The ripcords are easily placed in position during
cable manufacture. Before the sheath 18 is wrapped around
the core, it is formed into corrugated form while still in
the form of a flat strip 38 as shown by Figure 4. Each of
the ripcords 19 and 20 is guided first along one surface
of the corrugated strip 38 and then along the other in
lo alternating fashion with each ripcord extending around the
appropriate edge of the strip. An adhesive is used to
apply the ripcords to the peaks of the corrugations as the
ripcords extend across them. Hence the ripcords are held
in the desired positions during the wrapping operation of
the sheath which is to follow.
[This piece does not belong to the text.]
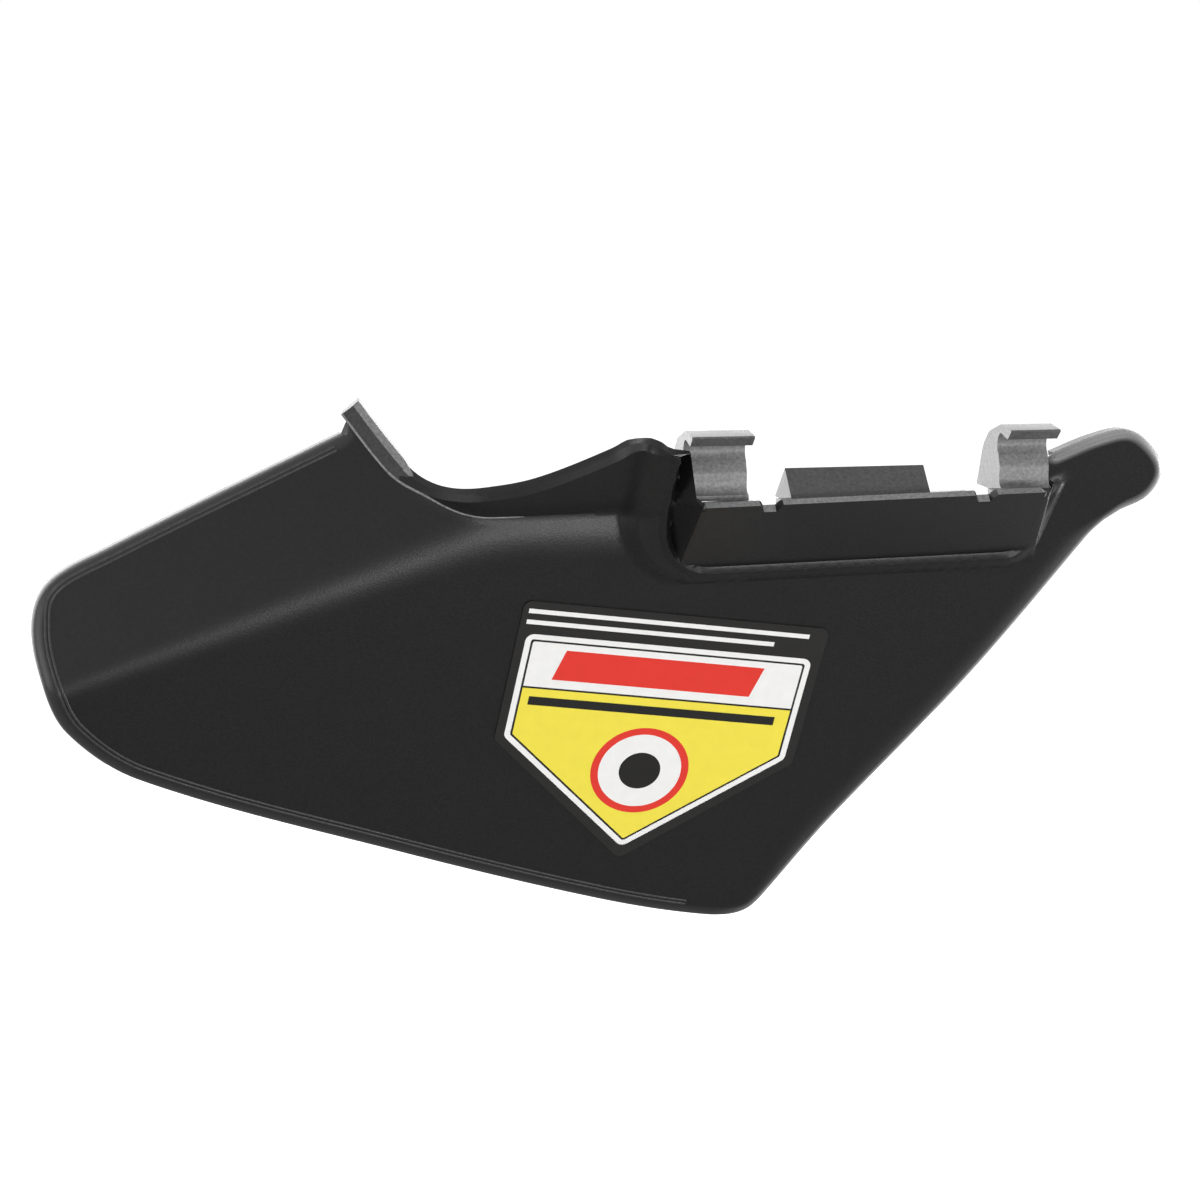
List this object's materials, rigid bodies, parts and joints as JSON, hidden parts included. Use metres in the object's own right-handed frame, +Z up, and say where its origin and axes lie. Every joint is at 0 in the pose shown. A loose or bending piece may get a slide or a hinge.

The strip 38 of sheath
material is coated on both sides with a plastics material
which softens during the extrusion process of the jacket so
as to bond the jacket to the sheath. Further to this the
coated material on the sheath fuses between the overlapping
edge regions by the heat provided by the extrusion process
so as to seal together the overlapped edge regions of the
sheath. Hence the two ripcords 19 and 20 in passing
between the overlapped edge regions of the sheath become
embedded in the fused coating material.
It is of course not essential for a cable to have
two ripcords 36 as described in the embodiment. In a
modification (not shown), a cable structure is provided
with one ripcord.
As may be seen from the embodiment, the sheath
cannot be torn continuously along its length by either of
the ripcords 19 and 20, because these lie outside the
sheath in the ripcord access regions. In a modification
(not shown), to enable the sheath 18 to be torn
continuously along its length, another ripcord is included
within the cable, this other ripcord lying entirely
radially within the sheath and being accessible by opening
the sheath with either or both of the ripcords 19 and 20.